WebAssembly / WASI

WebAssembly System Interface
Other
4.75k stars 243 forks source link

Remove the `_initialize` function from the definition of reactors. #497

Closed sunfishcode closed 1 year ago

sunfishcode commented 1 year ago

The _initialize function was added to the concept of reactors in order to implement static initializers, such as in C++. It requires the outside environment to call the _initialize function before calling any other export.

However, this differs from how WebAssembly modules are used on the Web and other embedders outside of WASI. WebAssembly embedders in other environments are accustomed to just instantiating WebAssembly modules and accessing their exports.

One option would be to teach more environments how to load WASI reactors, specifically, to have them recognize and call the _initialize function autmatically. But at a high level, I think this would move us in the wrong direction. This would mean that more things need to treat WASI modules differently from regular WebAssembly modules.

Overall, I think it's better to work toward making WASI modules just be regular WebAssembly modules that just happen to import WASI APIs instead of other APIs.

I've now posted a patch which implements static initializers without using an _initialize function.

sbc100 commented 1 year ago

I'm not sure what you mean by "regular" wasm module here. Emscripten-built modules are very common (maybe the most common) and they currently require the calling _initialize or _start before calling any other exports.

If a most has a lot exports maybe the overhead of adding this check to all of then could add up, but in terms of code size and performance? Perhaps if we add this feature to the linker there should be a way to opt in or out of it?

devsnek commented 1 year ago

one downside here is that the browser js api forces start to be called during instantiate, meaning you can't have any cycles. _initialize was a nice way to work around that. not that i think wasi needs to fix this browser js thing, just mentioning it.

sunfishcode commented 1 year ago

@sbc100

I'm not sure what you mean by "regular" wasm module here. Emscripten-built modules are very common (maybe the most common) and they currently require the calling _initialize or _start before calling any other exports.

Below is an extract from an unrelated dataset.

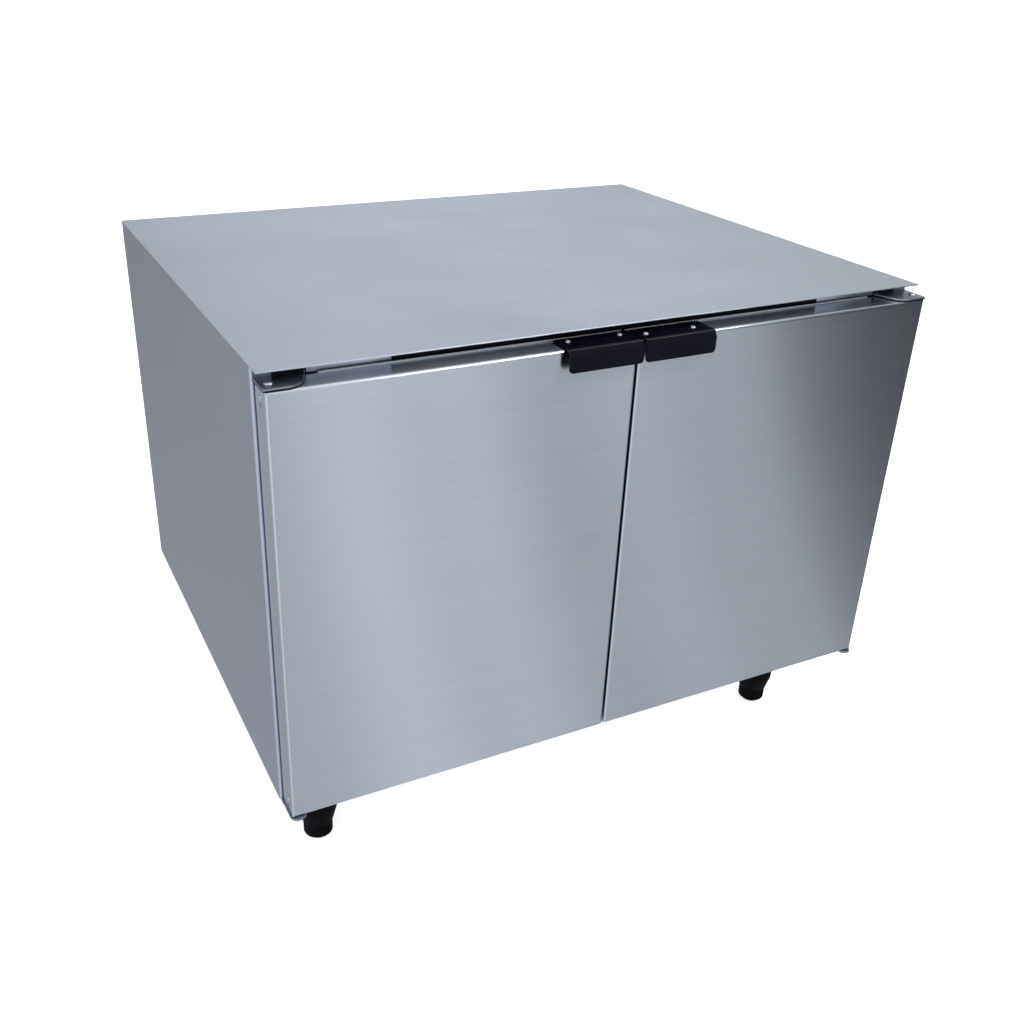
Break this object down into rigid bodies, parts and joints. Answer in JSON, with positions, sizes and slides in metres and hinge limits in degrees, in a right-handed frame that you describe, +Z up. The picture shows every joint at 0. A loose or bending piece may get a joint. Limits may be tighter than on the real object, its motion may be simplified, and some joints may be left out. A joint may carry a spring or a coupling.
{
  "type": "undercounter refrigerator",
  "caption": "Low insulated refrigerator cabinet with a flat stainless top, hinged doors with bent pull handles, adjustable legs and a condensing unit behind a louvred back panel.",
  "frame": {"origin": "on the floor, under the middle of the bounding box", "axes": "+X to the right of someone facing the doors, +Y from the doors towards the back, +Z up"},
  "size_m": [0.9144, 0.763, 0.7328],
  "materials": {
    "stainless": "satin",
    "zinc": "satin",
    "aluminium": "satin",
    "foam": "matte",
    "breaker": "satin",
    "white_plastic": "satin",
    "gasket": "matte",
    "black_coat": "gloss",
    "black_plastic": "matte",
    "leg_plastic": "satin",
    "black_paint": "satin",
    "white_wire": "gloss"
  },
  "bodies": {
    "cabinet": {"top_panel": "stainless", "left_side_panel": "stainless", "right_side_panel": "stainless", "bottom_panel": "zinc", "back_panel": "stainless", "cabinet_insulation": "foam", "inner_liner": "aluminium", "face_frame": "stainless", "breaker_strip": "breaker", "centre_mullion": "stainless", "left_top_hinge_bracket": "stainless", "left_top_hinge_pin": "stainless", "left_lower_hinge_bracket": "stainless", "left_lower_hinge_pin": "stainless", "right_top_hinge_bracket": "stainless", "right_top_hinge_pin": "stainless", "right_lower_hinge_bracket": "stainless", "right_lower_hinge_pin": "stainless", "front_left_leg": "leg_plastic", "front_right_leg": "leg_plastic", "rear_left_leg": "leg_plastic", "rear_right_leg": "leg_plastic", "evaporator_cover": "aluminium", "evaporator_coil": "aluminium", "evaporator_fan_motor": "black_paint", "evaporator_fan_guard": "black_coat", "drain_tube": "white_plastic", "temperature_control": "white_plastic", "left_shelf": "white_wire", "right_shelf": "white_wire", "left_shelf_rail": "stainless", "right_shelf_rail": "stainless", "centre_shelf_rail": "stainless", "condensing_unit_base": "zinc", "compressor": "black_paint", "condenser_coil": "aluminium", "condenser_fan_shroud": "zinc", "condenser_fan_motor": "black_paint", "electrical_box": "zinc", "condensate_tray": "black_plastic", "power_inlet": "black_plastic"},
    "left_door": {"left_door_skin": "stainless", "left_door_insulation": "foam", "left_door_liner": "white_plastic", "left_door_gasket": "gasket", "left_door_bushing": "white_plastic", "left_door_handle": "black_coat"},
    "right_door": {"right_door_skin": "stainless", "right_door_insulation": "foam", "right_door_liner": "white_plastic", "right_door_gasket": "gasket", "right_door_bushing": "white_plastic", "right_door_handle": "black_coat"},
    "front_left_foot": {"front_left_foot": "leg_plastic"},
    "front_right_foot": {"front_right_foot": "leg_plastic"},
    "rear_left_foot": {"rear_left_foot": "leg_plastic"},
    "rear_right_foot": {"rear_right_foot": "leg_plastic"},
    "evaporator_fan": {"evaporator_fan_blade": "black_plastic"},
    "knob": {"temperature_knob": "black_plastic"},
    "condenser_fan": {"condenser_fan_blade": "aluminium"}
  },
  "joints": [
    {"name": "left_door_swing", "type": "hinge", "parent": "cabinet", "child": "left_door", "pos_m": [-0.445, -0.355, 0.436], "axis": [0, 0, -1], "range_deg": [0, 120]},
    {"name": "right_door_swing", "type": "hinge", "parent": "cabinet", "child": "right_door", "pos_m": [0.445, -0.355, 0.436], "axis": [0, 0, 1], "range_deg": [0, 120]},
    {"name": "evaporator_fan_spin", "type": "hinge", "parent": "cabinet", "child": "evaporator_fan", "pos_m": [0, 0.0615, 0.62165], "axis": [0, 1, 0], "continuous": true},
    {"name": "condenser_fan_spin", "type": "hinge", "parent": "cabinet", "child": "condenser_fan", "pos_m": [0.23, 0.3055, 0.2754], "axis": [0, 1, 0], "continuous": true},
    {"name": "temperature_knob_turn", "type": "hinge", "parent": "cabinet", "child": "knob", "pos_m": [0.25, 0.106, 0.6288], "axis": [0, -1, 0], "range_deg": [0, 270]},
    {"name": "front_left_foot_height", "type": "slide", "parent": "cabinet", "child": "front_left_foot", "axis": [0, 0, -1], "range_m": [0, 0.025]},
    {"name": "front_right_foot_height", "type": "slide", "parent": "cabinet", "child": "front_right_foot", "axis": [0, 0, -1], "range_m": [0, 0.025]},
    {"name": "rear_left_foot_height", "type": "slide", "parent": "cabinet", "child": "rear_left_foot", "axis": [0, 0, -1], "range_m": [0, 0.025]},
    {"name": "rear_right_foot_height", "type": "slide", "parent": "cabinet", "child": "rear_right_foot", "axis": [0, 0, -1], "range_m": [0, 0.025]}
  ]
}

Yes, I was imprecise there. I mean to say wasm32-unknown-unknown modules. Emscripten-built modules typically are expected to be used with Emscripten's generated JS code. But many users doing wasm32-unknown-unknown expect to use their own JS glue, or their own embedding.

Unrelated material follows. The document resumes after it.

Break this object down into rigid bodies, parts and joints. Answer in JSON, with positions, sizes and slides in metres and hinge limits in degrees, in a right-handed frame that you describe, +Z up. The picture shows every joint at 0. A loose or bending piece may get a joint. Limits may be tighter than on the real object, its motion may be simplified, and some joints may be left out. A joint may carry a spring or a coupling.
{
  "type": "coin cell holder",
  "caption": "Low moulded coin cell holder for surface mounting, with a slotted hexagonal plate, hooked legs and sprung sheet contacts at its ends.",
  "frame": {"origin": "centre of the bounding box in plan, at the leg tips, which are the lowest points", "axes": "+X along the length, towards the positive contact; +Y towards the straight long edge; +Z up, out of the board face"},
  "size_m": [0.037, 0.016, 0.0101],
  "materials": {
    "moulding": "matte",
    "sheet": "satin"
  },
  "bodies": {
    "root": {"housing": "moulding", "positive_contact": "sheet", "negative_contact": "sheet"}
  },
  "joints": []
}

If a most has a lot exports maybe the overhead of adding this check to all of then could add up, but in terms of code size and performance? Perhaps if we add this feature to the linker there should be a way to opt in or out of it?

That's true. I'm still thinking about what makes sense here.

@devsnek Do you know of users using _initialize for purposes other than C/C++ constructors?

titzer commented 1 year ago

Overall, I think it's better to work toward making WASI modules just be regular WebAssembly modules that just happen to import WASI APIs instead of other APIs.

I generally agree with this sentiment. The fewer WASI-specific conventions around how modules are used (such as this issue), the greater the interoperability, particularly if WASI is primarily an API. If we find we need new hooks in the lifetime of a module, I think it's best if we can reuse or if necessary, introduce minimal core Wasm features to accomplish them, as other platforms may end up needing similar things.

kripken commented 1 year ago

@devsnek

I think that's a serious issue, unless I'm missing something. That is, if a static initializer needs to access an import and that import calls an export (edit: or accesses an exported memory or table), then _initialize is the workaround to enable that. Would such reentrant static initializers simply be disallowed in WASI? (In emscripten at least they do exist today, but I'm not sure about WASI)

sbc100 commented 1 year ago

@devsnek @kripken, this issue, IIUC, has nothing to do with the use of the wasm start section. This proposal is to move from an explicit _initialize export to be automatic "initialize on first call" technique where each export is wrapped in a conditional that checks if initialization has happened yet (the linker automatically generates these wrappers). Neither of these techniques uses the wasm start section (for the reasons you mention).

devsnek commented 1 year ago

Ah i suppose i should have read the llvm patch, thanks for clarifying @sbc100. This sounds good!

sunfishcode commented 1 year ago

@sbc100 The way the current patch works, if the code being linked contains a call to __wasm_call_ctors, the linker doesn't add any wrappers. So one way to opt out is to call this function yourself. wasm-ld will interpret that as you taking responsibility for making sure that it gets called at the appropriate time.

For some users, another way to opt out would be to avoid using static constructors. They're already discouraged in many places already, due to startup time concerns.

sunfishcode commented 1 year ago

I need to do more work to figure out if this proposal is still needed, so closing this PR for now.